_Set problem_. Restate the entire listing word for word.

_Supplied material_.
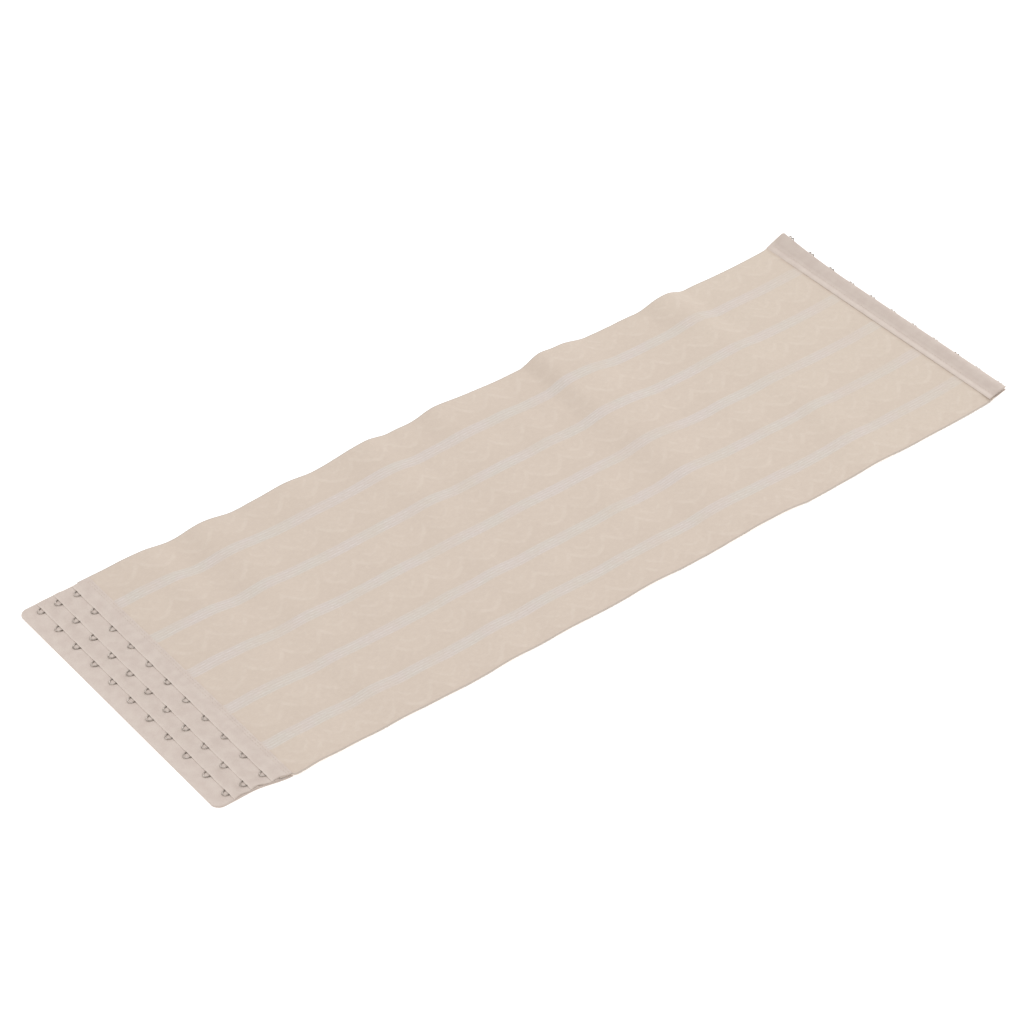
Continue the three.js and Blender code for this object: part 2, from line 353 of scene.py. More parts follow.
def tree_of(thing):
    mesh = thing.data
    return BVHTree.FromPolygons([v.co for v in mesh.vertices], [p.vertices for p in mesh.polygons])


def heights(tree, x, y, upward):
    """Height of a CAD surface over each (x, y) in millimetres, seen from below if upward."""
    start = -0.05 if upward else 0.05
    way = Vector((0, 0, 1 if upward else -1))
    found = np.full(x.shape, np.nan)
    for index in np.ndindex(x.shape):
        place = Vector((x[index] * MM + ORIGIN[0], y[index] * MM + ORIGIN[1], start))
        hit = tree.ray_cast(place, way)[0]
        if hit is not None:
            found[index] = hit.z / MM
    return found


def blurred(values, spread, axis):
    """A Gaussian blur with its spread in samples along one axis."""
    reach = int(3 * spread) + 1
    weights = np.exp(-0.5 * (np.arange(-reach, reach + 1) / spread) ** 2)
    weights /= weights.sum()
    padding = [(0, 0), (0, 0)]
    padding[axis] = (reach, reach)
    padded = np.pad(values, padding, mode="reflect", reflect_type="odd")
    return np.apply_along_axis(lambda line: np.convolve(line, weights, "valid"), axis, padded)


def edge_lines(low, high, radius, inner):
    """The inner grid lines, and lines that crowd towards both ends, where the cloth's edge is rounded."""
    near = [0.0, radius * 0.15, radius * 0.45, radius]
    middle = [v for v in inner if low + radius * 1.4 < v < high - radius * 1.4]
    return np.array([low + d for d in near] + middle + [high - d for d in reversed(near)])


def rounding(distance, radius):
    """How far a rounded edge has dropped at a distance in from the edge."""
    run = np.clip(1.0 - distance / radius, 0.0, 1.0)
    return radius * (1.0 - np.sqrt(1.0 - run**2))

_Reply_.
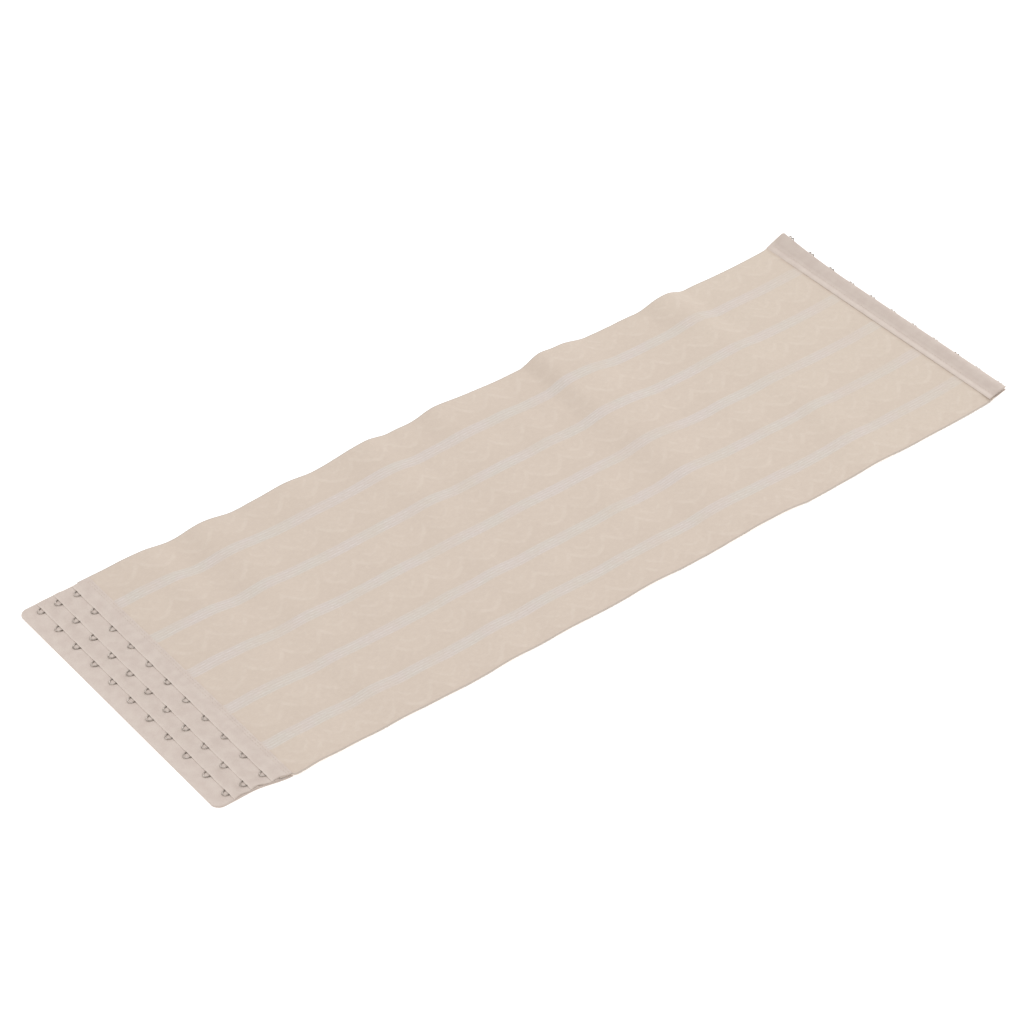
Continue the three.js and Blender code for this object: part 2, from line 353 of scene.py. More parts follow.
def tree_of(thing):
    mesh = thing.data
    return BVHTree.FromPolygons([v.co for v in mesh.vertices], [p.vertices for p in mesh.polygons])


def heights(tree, x, y, upward):
    """Height of a CAD surface over each (x, y) in millimetres, seen from below if upward."""
    start = -0.05 if upward else 0.05
    way = Vector((0, 0, 1 if upward else -1))
    found = np.full(x.shape, np.nan)
    for index in np.ndindex(x.shape):
        place = Vector((x[index] * MM + ORIGIN[0], y[index] * MM + ORIGIN[1], start))
        hit = tree.ray_cast(place, way)[0]
        if hit is not None:
            found[index] = hit.z / MM
    return found


def blurred(values, spread, axis):
    """A Gaussian blur with its spread in samples along one axis."""
    reach = int(3 * spread) + 1
    weights = np.exp(-0.5 * (np.arange(-reach, reach + 1) / spread) ** 2)
    weights /= weights.sum()
    padding = [(0, 0), (0, 0)]
    padding[axis] = (reach, reach)
    padded = np.pad(values, padding, mode="reflect", reflect_type="odd")
    return np.apply_along_axis(lambda line: np.convolve(line, weights, "valid"), axis, padded)


def edge_lines(low, high, radius, inner):
    """The inner grid lines, and lines that crowd towards both ends, where the cloth's edge is rounded."""
    near = [0.0, radius * 0.15, radius * 0.45, radius]
    middle = [v for v in inner if low + radius * 1.4 < v < high - radius * 1.4]
    return np.array([low + d for d in near] + middle + [high - d for d in reversed(near)])


def rounding(distance, radius):
    """How far a rounded edge has dropped at a distance in from the edge."""
    run = np.clip(1.0 - distance / radius, 0.0, 1.0)
    return radius * (1.0 - np.sqrt(1.0 - run**2))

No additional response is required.